[The problem]
Print exactly the part opening with the line containing "Keep writing the" and closing with the line containing "return made", with both of those lines included.

-- start of Supplied entries --

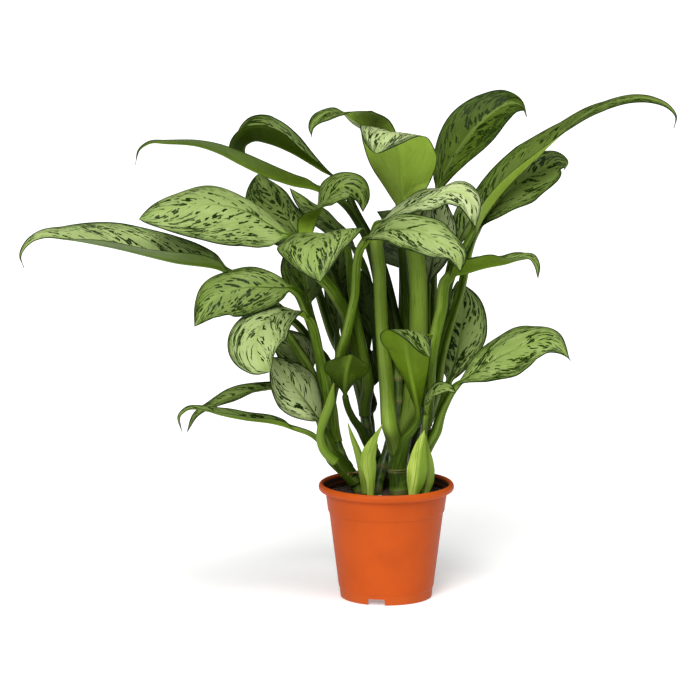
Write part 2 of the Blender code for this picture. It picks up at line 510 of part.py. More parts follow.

-- end of Supplied entries --
-- start of Supplied entries --

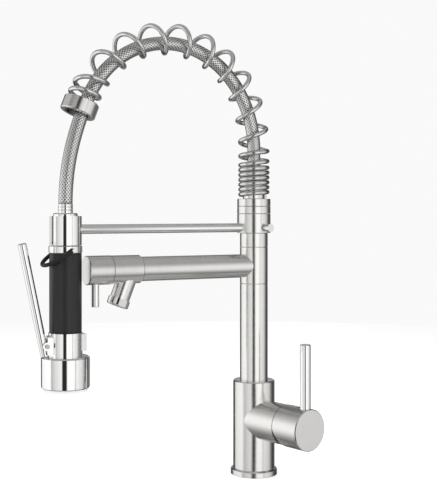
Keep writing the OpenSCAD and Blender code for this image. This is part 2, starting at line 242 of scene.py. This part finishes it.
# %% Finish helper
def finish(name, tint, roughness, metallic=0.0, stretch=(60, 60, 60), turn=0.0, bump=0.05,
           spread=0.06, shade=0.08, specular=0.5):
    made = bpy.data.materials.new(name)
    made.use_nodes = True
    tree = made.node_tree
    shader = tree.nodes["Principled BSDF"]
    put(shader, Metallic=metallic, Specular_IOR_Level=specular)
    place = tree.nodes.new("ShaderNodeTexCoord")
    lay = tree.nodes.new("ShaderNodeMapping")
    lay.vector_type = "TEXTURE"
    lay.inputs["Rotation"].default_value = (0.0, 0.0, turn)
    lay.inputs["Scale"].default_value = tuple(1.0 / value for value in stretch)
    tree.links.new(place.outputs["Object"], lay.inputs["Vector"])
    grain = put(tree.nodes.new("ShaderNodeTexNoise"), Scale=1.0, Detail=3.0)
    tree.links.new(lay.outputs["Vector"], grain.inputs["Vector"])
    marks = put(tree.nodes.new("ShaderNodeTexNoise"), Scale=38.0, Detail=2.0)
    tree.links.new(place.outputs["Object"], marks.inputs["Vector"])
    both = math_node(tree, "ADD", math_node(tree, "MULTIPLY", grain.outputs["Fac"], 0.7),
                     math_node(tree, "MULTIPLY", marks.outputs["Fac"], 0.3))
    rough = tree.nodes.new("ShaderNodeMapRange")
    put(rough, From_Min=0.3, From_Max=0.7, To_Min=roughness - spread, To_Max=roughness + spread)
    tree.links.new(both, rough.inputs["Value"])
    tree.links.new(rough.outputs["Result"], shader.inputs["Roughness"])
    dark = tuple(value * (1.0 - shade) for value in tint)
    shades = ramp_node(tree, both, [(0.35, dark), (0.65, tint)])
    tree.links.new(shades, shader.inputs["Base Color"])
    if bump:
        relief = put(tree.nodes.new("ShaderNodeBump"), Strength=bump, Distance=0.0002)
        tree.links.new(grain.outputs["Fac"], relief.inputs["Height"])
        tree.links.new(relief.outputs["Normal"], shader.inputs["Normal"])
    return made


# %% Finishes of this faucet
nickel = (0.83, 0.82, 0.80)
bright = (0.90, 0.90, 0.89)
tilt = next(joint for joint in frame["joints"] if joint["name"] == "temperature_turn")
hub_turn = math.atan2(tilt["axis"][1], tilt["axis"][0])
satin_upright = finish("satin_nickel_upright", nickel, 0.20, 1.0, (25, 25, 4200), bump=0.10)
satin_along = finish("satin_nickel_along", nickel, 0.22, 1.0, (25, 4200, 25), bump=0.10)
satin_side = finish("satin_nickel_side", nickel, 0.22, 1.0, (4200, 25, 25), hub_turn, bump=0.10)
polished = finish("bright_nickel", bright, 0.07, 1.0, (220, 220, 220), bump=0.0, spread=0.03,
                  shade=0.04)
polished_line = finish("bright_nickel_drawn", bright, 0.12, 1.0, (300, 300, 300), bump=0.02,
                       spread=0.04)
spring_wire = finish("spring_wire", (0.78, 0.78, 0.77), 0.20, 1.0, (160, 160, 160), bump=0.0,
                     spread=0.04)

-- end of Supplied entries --
-- start of Supplied entries --

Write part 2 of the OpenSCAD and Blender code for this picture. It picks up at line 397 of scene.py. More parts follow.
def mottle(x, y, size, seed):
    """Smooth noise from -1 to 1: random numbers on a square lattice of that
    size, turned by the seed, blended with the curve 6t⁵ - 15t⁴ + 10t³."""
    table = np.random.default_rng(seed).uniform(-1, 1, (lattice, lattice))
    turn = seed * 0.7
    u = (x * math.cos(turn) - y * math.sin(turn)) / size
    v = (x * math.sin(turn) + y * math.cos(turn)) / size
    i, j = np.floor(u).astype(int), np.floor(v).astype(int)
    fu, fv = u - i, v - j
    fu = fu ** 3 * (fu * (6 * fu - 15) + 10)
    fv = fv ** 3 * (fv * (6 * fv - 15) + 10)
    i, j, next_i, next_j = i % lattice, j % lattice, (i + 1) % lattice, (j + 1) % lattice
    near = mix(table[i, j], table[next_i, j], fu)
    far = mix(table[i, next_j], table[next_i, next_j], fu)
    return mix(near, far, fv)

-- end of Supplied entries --

[Complete response]
Keep writing the OpenSCAD and Blender code for this image. This is part 2, starting at line 242 of scene.py. This part finishes it.
# %% Finish helper
def finish(name, tint, roughness, metallic=0.0, stretch=(60, 60, 60), turn=0.0, bump=0.05,
           spread=0.06, shade=0.08, specular=0.5):
    made = bpy.data.materials.new(name)
    made.use_nodes = True
    tree = made.node_tree
    shader = tree.nodes["Principled BSDF"]
    put(shader, Metallic=metallic, Specular_IOR_Level=specular)
    place = tree.nodes.new("ShaderNodeTexCoord")
    lay = tree.nodes.new("ShaderNodeMapping")
    lay.vector_type = "TEXTURE"
    lay.inputs["Rotation"].default_value = (0.0, 0.0, turn)
    lay.inputs["Scale"].default_value = tuple(1.0 / value for value in stretch)
    tree.links.new(place.outputs["Object"], lay.inputs["Vector"])
    grain = put(tree.nodes.new("ShaderNodeTexNoise"), Scale=1.0, Detail=3.0)
    tree.links.new(lay.outputs["Vector"], grain.inputs["Vector"])
    marks = put(tree.nodes.new("ShaderNodeTexNoise"), Scale=38.0, Detail=2.0)
    tree.links.new(place.outputs["Object"], marks.inputs["Vector"])
    both = math_node(tree, "ADD", math_node(tree, "MULTIPLY", grain.outputs["Fac"], 0.7),
                     math_node(tree, "MULTIPLY", marks.outputs["Fac"], 0.3))
    rough = tree.nodes.new("ShaderNodeMapRange")
    put(rough, From_Min=0.3, From_Max=0.7, To_Min=roughness - spread, To_Max=roughness + spread)
    tree.links.new(both, rough.inputs["Value"])
    tree.links.new(rough.outputs["Result"], shader.inputs["Roughness"])
    dark = tuple(value * (1.0 - shade) for value in tint)
    shades = ramp_node(tree, both, [(0.35, dark), (0.65, tint)])
    tree.links.new(shades, shader.inputs["Base Color"])
    if bump:
        relief = put(tree.nodes.new("ShaderNodeBump"), Strength=bump, Distance=0.0002)
        tree.links.new(grain.outputs["Fac"], relief.inputs["Height"])
        tree.links.new(relief.outputs["Normal"], shader.inputs["Normal"])
    return made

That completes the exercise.